Mais attendu que la demande de révision a été introduite par la SARL Lampre à l'encontre des époux Lampre conformément aux dispositions prévues par l'art. 13 § 1 de la loi du 20 mars 1956 par lettre recommandée du 17 avril 1984 avec demande d'avis de réception ;

Que par la suite, la SARL Lampre a assigné les époux Lampre devant le juge des référés en désignation d'expert le 23 février 1985 ;

Que les époux Lampre ayant conclu à l'irrecevabilité de cet acte, faute de dépôt du mémoire préalable, la SARL Lampre a fait radier cette procédure ;

Attendu que la SARL Lampre soutient donc vainement que le juge des baux commerciaux était saisi par cette assignation ; que le moyen tiré de la réitération de la demande en révision n'est pas fondé ;

Attendu qu'il convient de rechercher en conséquence si l'exploit du 23 février 1985 est interruptif de la prescription ;

Attendu que la SARL Lampre se réfère aux dispositions de l'art. 2244 du code civil, aux termes duquel une citation en justice même en référé interrompt la prescription ;

Mais attendu que ce texte de procédure est entré en vigueur le 1er janvier 1986 ;

Que jusqu'à cette date, de jurisprudence une assignation en référé n'était pas interruptive de prescription ;

Qu'en déposant ainsi seulement à la date du 24 décembre 1986 son mémoire, la SARL Lampre a laissé passer le délai de prescription de son acte introduit le 14 avril 1984 ;

Que par ces motifs, l'ordonnance entreprise sera confirmée ;

Qu'il convient d'allouer aux époux Lampre au titre des frais irrépétibles qu'il n'est pas équitable de laisser à leur charge la somme de 3.000 F qu'ils sollicitent ;

Que les dépens de l'appel seront à la charge de la SARL La Clinique Lampre.

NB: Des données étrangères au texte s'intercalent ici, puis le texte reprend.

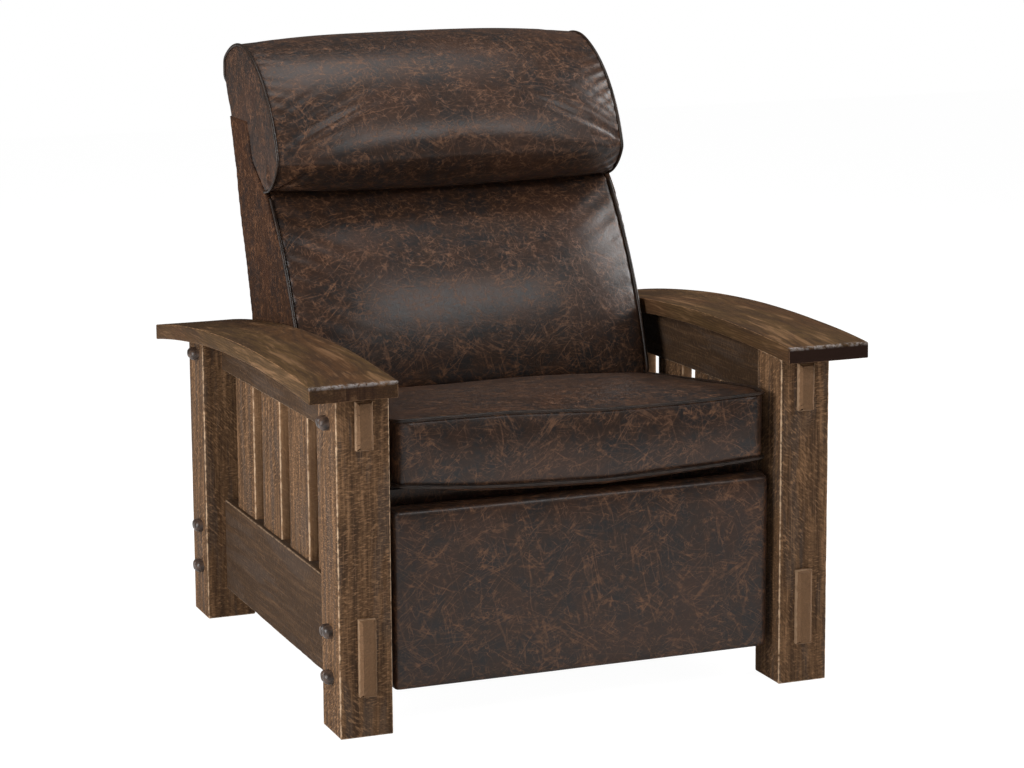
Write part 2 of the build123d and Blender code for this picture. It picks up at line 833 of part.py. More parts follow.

Par ces motifs, LA COUR, Statuant publiquement, contradictoirement, en matière civile et en dernier ressort, Reçoit en la forme l'appel principal et incident des parties, Confirme l'ordonnance entreprise, Condamne la SARL d'exploitation Clinique Lampre à payer aux époux Lampre 3.000 F sur le fondement de l'art. 700 du nouveau code de procédure civile, La condamne aux dépens d'appel, Autorise, conformément aux dispositions de l'art. 699 du nouveau code de procédure civile, la SCP Piault-Lacrampe Carraze avoués associés, à recouvrer directement contre la partie condamnée ceux des dépens dont ils ont fait l'avance sans avoir reçu provision.